Does the Color of Hanging Man Matter?
The colour of the Hanging Man candle can provide additional insight but is not the most critical factor. A red candle is generally considered more bearish, as it indicates that the price closed below the opening level.
A green candle, while slightly less bearish, still carries the same warning due to the long lower shadow. It shows that sellers were active, even though buyers recovered some ground.
Traders should focus more on the pattern structure, trend context, and confirmation signals rather than relying solely on candle colour for decision-making.
How to Trade with a Hanging Man in the Stock Market?
Trading the Hanging Man requires a confirmation-based approach. Traders should wait for the next candle to confirm the reversal, such as a strong bearish close or a breakdown below support levels. Entering prematurely can lead to false signals.

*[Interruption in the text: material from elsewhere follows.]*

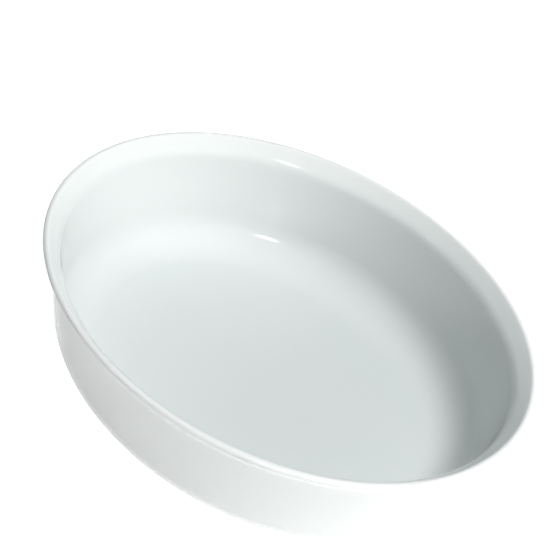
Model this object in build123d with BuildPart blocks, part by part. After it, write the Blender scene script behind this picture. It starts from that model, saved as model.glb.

Once confirmation is established, traders can consider taking short positions or exiting long positions. A stop-loss is typically placed above the high of the Hanging Man candle to manage risk effectively.
For better accuracy, the pattern should be combined with technical indicators like RSI, MACD, or volume analysis. This multi-layered approach improves the probability of successful trades.
Hanging Man Candlestick Pattern – Advantages
- Early Reversal Signal: The Hanging Man provides an early indication that an uptrend may be losing strength. This allows traders to prepare in advance for a potential trend reversal. It helps in timely decision-making.
- Easy to Identify: The pattern has a simple and clear structure with a small body and long lower shadow. Even beginner traders can easily spot it on charts. This makes it widely usable.
- Helps in Risk Management: It alerts traders to tighten stop-losses or exit long positions. This helps in protecting profits during a possible reversal. It acts as a caution signal.
- Works Well with Indicators: When combined with tools like RSI, MACD, or volume, it becomes more reliable. It enhances trade confirmation and accuracy. This improves overall trading decisions.
- Applicable Across Markets: The Hanging Man can be used in stocks, indices, forex, and commodities. It works across different timeframes as well. This makes it a versatile pattern.
Hanging Man Candlestick Pattern – Disadvantages
- Not a Confirmation Signal: The pattern alone does not confirm a reversal. Traders must wait for additional confirmation from price action. Acting without confirmation can lead to losses.
- Prone to False Signals: In strong uptrends or volatile markets, the pattern may fail. It can generate false reversal signals. This reduces its standalone reliability.
- Less Effective in Sideways Markets: The pattern works best in trending conditions. In range-bound markets, it may not provide meaningful signals. Context is very important.
- Requires Experience to Interpret: Beginners may misinterpret the pattern without considering trend and volume. Proper understanding is necessary for effective use. Misuse can lead to wrong trades.
- Dependent on Market Conditions: External factors like news, sentiment, and overall market trend can override the signal. The pattern may fail in such cases. It should always be used with broader analysis.
Final Thoughts
The Hanging Man candlestick pattern is a powerful tool for spotting potential bearish reversals at the top of an uptrend. It reflects a subtle shift in market sentiment and warns traders of emerging weakness.
However, its effectiveness depends on context, confirmation, and disciplined execution. Using it alongside volume, indicators, and proper risk management significantly enhances its reliability.
For traders who understand its nuances, the Hanging Man can be a valuable addition to their technical analysis toolkit, helping them make more informed and timely decisions.